Friday, September 21, 2007

facts in the Jena case

As far as I can tell, here are the current facts of the Jena case. There seems to be some debate about some of these details. But this is what I have gathered from news reports and such:

On December 4, 2006, Jena High School student Justin Barker, age 17, was assaulted by other Jena High students. Barker was knocked to the ground after being hit in the back of his head. From there, according to some witnesses, a group of black students followed suit by repeatedly kicking him. Barker, who was left unconscious after the attack, was examined by a doctor at the local hospital. In the meantime, the six students accused of the attack, eventually dubbed the "Jena Six", were arrested.

Barker was released from the hospital after two hours of treatment and observation for a concussion and an eye that had swollen shut. During the trial, Barker also testified that his face was badly swollen after the attack and that he lost vision in one eye for three weeks. He also stated that he suffered recurring headaches since the attack, though tests have detected no medical cause for them.

Five of the students — Robert Bailey, Jr., Mychal Bell, Carwin Jones, Bryant Purvis, and Theo Shaw — were initially charged with assault, though the sixth — Jesse Ray Beard — was charged as a juvenile because he was 14 at the time. However, District Attorney Walters increased the assault charges to attempted second-degree murder, provoking protests from black residents that the charges, which could result in the defendants being imprisoned past age 50, were disproportionate to the crime.

Mychal Bell, a juvenile, had been previously convicted of four violent crimes. Bell served probation for a battery that occurred December 25, 2005, and he was subsequently convicted of another battery charge and two charges of criminal damage to property. On June 26, 2007, the first day of trial for defendant Mychal Bell, Walters agreed to reduce the charges for Bell to aggravated second-degree battery and conspiracy to commit aggravated second-degree battery. Bell's attorney later admitted to CNN that, because of Bell's record, the initial second-degree murder charges were within the limit of what district attorney Walters was legally allowed to charge.

The 150 people called for jury duty included black citizens, but only 50 people appeared, and none of them were black. The jury found Bell guilty and faced the possibility of up to 22 years in prison. The judge scheduled sentencing for September 20, 2007.

Following the trial, Bell's new defense attorneys, Louis Scott and Carol Powell-Lexing, requested that a new trial on the grounds that Bell should not have been tried as an adult and that the trial should have been held in another parish.
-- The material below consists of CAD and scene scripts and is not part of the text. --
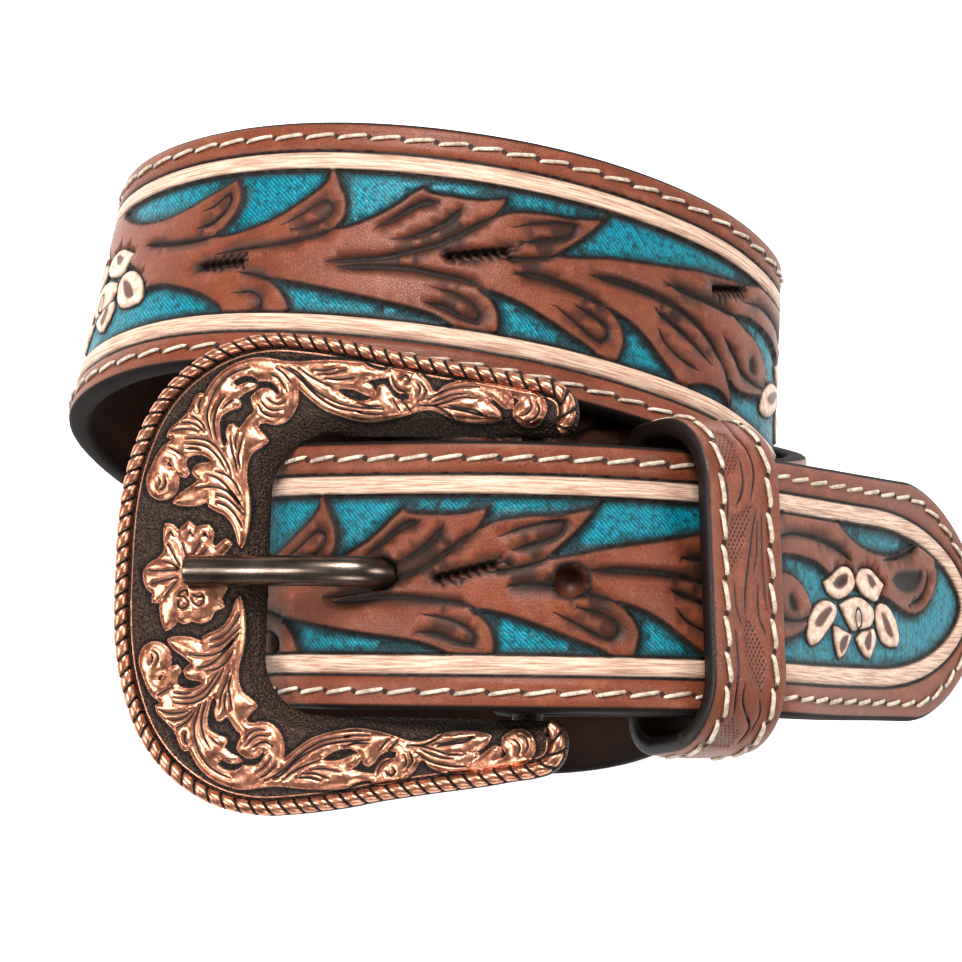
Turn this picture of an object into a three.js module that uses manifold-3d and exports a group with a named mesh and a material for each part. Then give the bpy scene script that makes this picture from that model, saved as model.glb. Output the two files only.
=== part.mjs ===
// Western tooled belt, buckled and wound into three turns, lying on its rim.
// Millimetres, +Z up, +X towards the strap tip, +Y away from the buckle side.
// The origin is on the floor, below the middle of the coil.
import * as THREE from 'three';
import { mergeVertices } from 'three/addons/utils/BufferGeometryUtils.js';
import Module from 'manifold-3d';

const wasm = await Module();
wasm.setup();

// Strap
const STRAP_W = 38.1;
const STRAP_T = 3.4;
const EDGE_BEVEL = 0.8;
const FOLD_T = 2.0;
const PLY_GAP = 0.6;
const FIT = 0.3;
const LOOP_CLEAR = 0.9;
const TAIL_FREE = 36;
const TAPER_LENGTH = 75;
const TAPER_SHARE = 0.04;
const TIP_LENGTH = 25;
const TIP_BELLY = 1.7;
const TIP_BLUNT = 0.65;
const TIP_LEAST = 0.04;
const HOLE_R = 2.25;
const HOLE_PITCH = 25.4;
const HOLES_EACH_SIDE = 2;
const CROSSING_ALONG = 0.286;
const CROSSING_UP = 1.25;

// Coil
const COIL_R = 50;
const HUB_Z = 48;
const FLOOR_EASE = 2;
const EDGE_LEVEL_Z = 22;

// Buckle
const BAR_R = 2.2;
const BAR_TURN = 10;
const BAR_OUT = 1.018;
const BAR_ASIDE = -0.378;
const FRAME_L = 65.6;
const FRAME_W = 68;
const FRAME_T = 3.2;
const FRAME_TILT = 12;
const FRAME_YAW = -2;
const FACE_OVER_BAR = 8.3;
const ARM_PAST_BAR = 6.4;
const FAR_BAR_W = 21.7;
const OPENING_R = 8.5;
const WALL_SLOPE = 2.6;
const WALL_DROP = 2.4;
const RIM_R = 1.1;
const RELIEF_H = 0.9;
const LUG_L = 5;
const LUG_W = 4.4;
const SIDE_CLEAR = 1.0;

// Prong
const PRONG_R = 2.2;
const PRONG_SIDES = 7;
const EYE_WALL = 1.9;
const EYE_W = 6;
const SLOT_CLEAR = 0.8;

// Keeper
const KEEPER_TURN = 1119;
const KEEPER_W = 13;
const KEEPER_T = 2.6;
const KEEPER_BULGE = 2.3;
const KEEPER_STAND = 3.1;
const KEEPER_FIT = 1.5;
const KEEPER_FRONT_R = 8;
const KEEPER_BACK_R = 3;
const KEEPER_LEAN = 3.5;

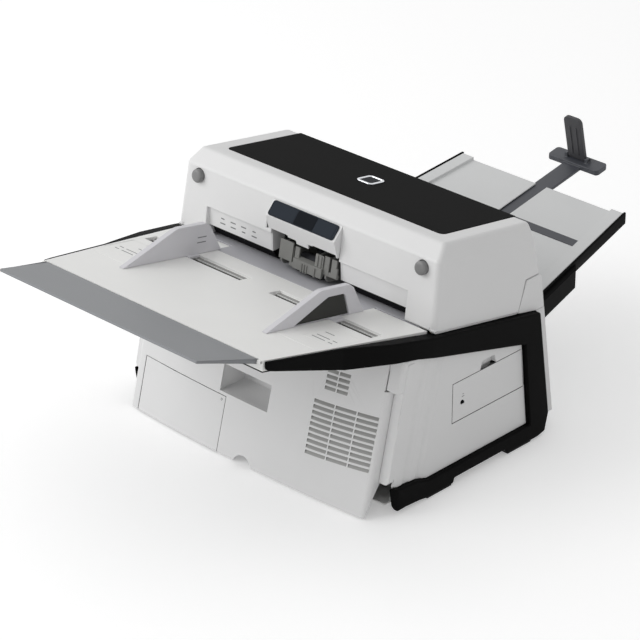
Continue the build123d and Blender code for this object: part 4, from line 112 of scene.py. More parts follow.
class ScannerSizes(bpy.types.PropertyGroup):
    """Sizes of the finish and of the view."""

    casing_round: size_property("Casing edges", 0.9, "Rounding of the white casing's edges")
    frame_round: size_property("Frame edges", 2.2, "Rounding of the black side frames' edges")
    fine_round: size_property("Fine edges", 0.4, "Rounding of small moulded edges")
    door_round: size_property("Front door edges", 0.2, "Rounding of the front door's edges")
    badge_rim: size_property("Badge rim", 3.2, "Width of the badge's plated rim")
    badge_sink: size_property("Badge sink", 1.0, "How far the badge's inset lies below its rim")
    knob_radius: size_property("Knob radius", 8.4, "Radius of a release knob")
    lens: FloatProperty(name="Lens", description="Focal length of the camera in millimetres",
                        default=160.56, min=1.0)
    camera_distance: size_property("Camera distance", 3454.0, "From the camera to the scanner")
    camera_turn: angle_property("Camera turn", 43.86, "Camera angle round the scanner")
    camera_rise: angle_property("Camera rise", 27.32, "Camera angle above the floor")


class ScannerColours(bpy.types.PropertyGroup):
    """Colours of the mouldings."""

    casing: colour_property("Casing", "#e2e2e2", "Light grey-white of the casing")
    deck: colour_property("Feed deck", "#f1f1ef", "Near white of the feed tray's deck")
    frame: colour_property("Frames", "#0b0b0b", "Black of the side frames")
    charcoal: colour_property("Top plate", "#141414", "Charcoal of the top plate")
    flap: colour_property("Flap", "#828487", "Mid grey of the folding flap")
    guide: colour_property("Guides", "#d6d5d9", "Cool grey of the side guides")
    stacker: colour_property("Stacker", "#d6d7d7", "Light grey of the output stacker")
    slate: colour_property("Stopper", "#3f4147", "Slate of the stopper")


# Materials


def add_node(tree, kind, settings=None, links=None):
    """Adds a shader node, sets its properties and inputs, and links its inputs.

    An input goes by its name, or by its number on nodes that repeat a name.
    """
    node = tree.nodes.new(kind)
    for key, value in (settings or {}).items():
        if isinstance(key, str) and hasattr(node, key):
            setattr(node, key, value)
        else:
            node.inputs[key].default_value = value
    for key, socket in (links or {}).items():
        tree.links.new(socket, node.inputs[key])
    return node


def new_material(name, base, settings=None):
    """Material with a Principled shader, and object coordinates for its patterns."""
    material = bpy.data.materials.new(name)
    material.use_nodes = True
    tree = material.node_tree
    tree.nodes.clear()
    shader = add_node(tree, "ShaderNodeBsdfPrincipled", settings)
    shader.inputs["Base Color"].default_value = [*base, 1.0]
    add_node(tree, "ShaderNodeOutputMaterial", links={"Surface": shader.outputs[0]})
    place = add_node(tree, "ShaderNodeTexCoord").outputs["Object"]
    material.diffuse_color = [*base, 1.0]
    return material, tree, shader, place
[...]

A request to lower Mychal Bell's $90,000 bond was denied on August 24, 2007, due to his juvenile record.

On September 14, 2007, Louisiana's Third Circuit Court of Appeals overturned Bell's battery conviction ruling that he shouldn't have been tried as an adult. Louis Scott, Bell's attorney, has indicated that the charges are dropped for now, but also noted that the situation may change depending on what path the prosecution takes. On September 20, 2007, the 3rd Circuit Court of Appeal ordered that a hearing be held within 72 hours to decide whether Bell can be released.

On September 4, 2007, charges against Carwin Jones and Theo Shaw were reduced to aggravated second-degree battery and conspiracy, as were those of Robert Bailey, Jr., on September 10. Though Bell's conviction was overturned, the charges against the other four teenagers remained unaffected because they were over seventeen at the time of the incident, thus making them adults under Louisiana law.

Following an order by the 3rd Circuit Court of Appeal, a hearing was held on September 21, 2007, to determine whether to set bond for Bell. The judge in the hearing denied the request for Bell to be freed while his appeal is being reviewed.